Most B2B marketing teams don't have a demand generation problem. They have a funnel architecture problem. Leads come in through one channel, get handed to sales through a process nobody trusts, and somewhere between first touch and closed deal, the system leaks opportunity at every stage. Nobody can point to the exact spot where it breaks because nobody designed it as a system in the first place.
Full-funnel demand generation is the structural answer. It's a methodology that treats the buyer journey — from first awareness through purchase and expansion — as a single, connected system with defined stages, specific programs at each stage, measurable conversion metrics between stages, and a feedback loop that tells you where to invest and where to fix.

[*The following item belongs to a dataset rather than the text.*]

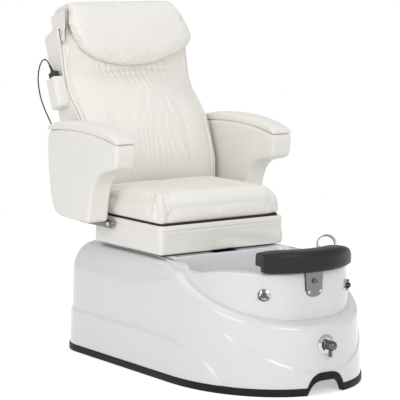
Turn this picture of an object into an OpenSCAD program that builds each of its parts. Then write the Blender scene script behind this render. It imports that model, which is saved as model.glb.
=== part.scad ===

This guide walks through how to build a full-funnel demand generation strategy for a B2B company. Not a list of tactics. Not a channel playbook. A complete architectural framework that connects brand awareness to pipeline to revenue in a way that's measurable, repeatable, and improvable over time.
What "Full-Funnel" Actually Means
The word "funnel" gets used loosely in marketing, so let's be precise. A full-funnel demand generation strategy defines four things at each stage of the buyer journey: the goal (what you're trying to achieve at this stage), the programs (what marketing activities drive the goal), the metrics (how you know it's working), and the handoffs (how opportunities move from one stage to the next).
The stages themselves map to the buyer's decision process, not your internal workflow. The buyer doesn't think in terms of MQLs and SQLs. They think in terms of: I didn't know I had this problem → I realize I have this problem → I'm exploring solutions → I'm evaluating specific options → I'm making a purchase decision → I'm using the product → I'm deciding whether to expand.
Your funnel architecture needs to meet them at each of those stages with the right message, the right content, and the right experience — and move them toward the next stage without friction.
The Four Stages of Full-Funnel Demand Generation
Stage 1: Awareness — Building Qualified Reach
The awareness stage creates visibility with your target audience around the problem you solve. Notice: not your product. Not your brand. The problem. At this stage, the buyer doesn't know they need a solution — they may not even have fully articulated the problem. Your job is to be present when the problem becomes visible.
Programs that work at the awareness stage:
Content marketing and SEO. Long-form, educational content that ranks for the search queries your target audience uses when they're researching the problem — not when they're shopping for solutions. If your product is a revenue intelligence platform, awareness content targets queries like "how to improve sales forecast accuracy" and "why sales forecasts are wrong," not "best revenue intelligence tools."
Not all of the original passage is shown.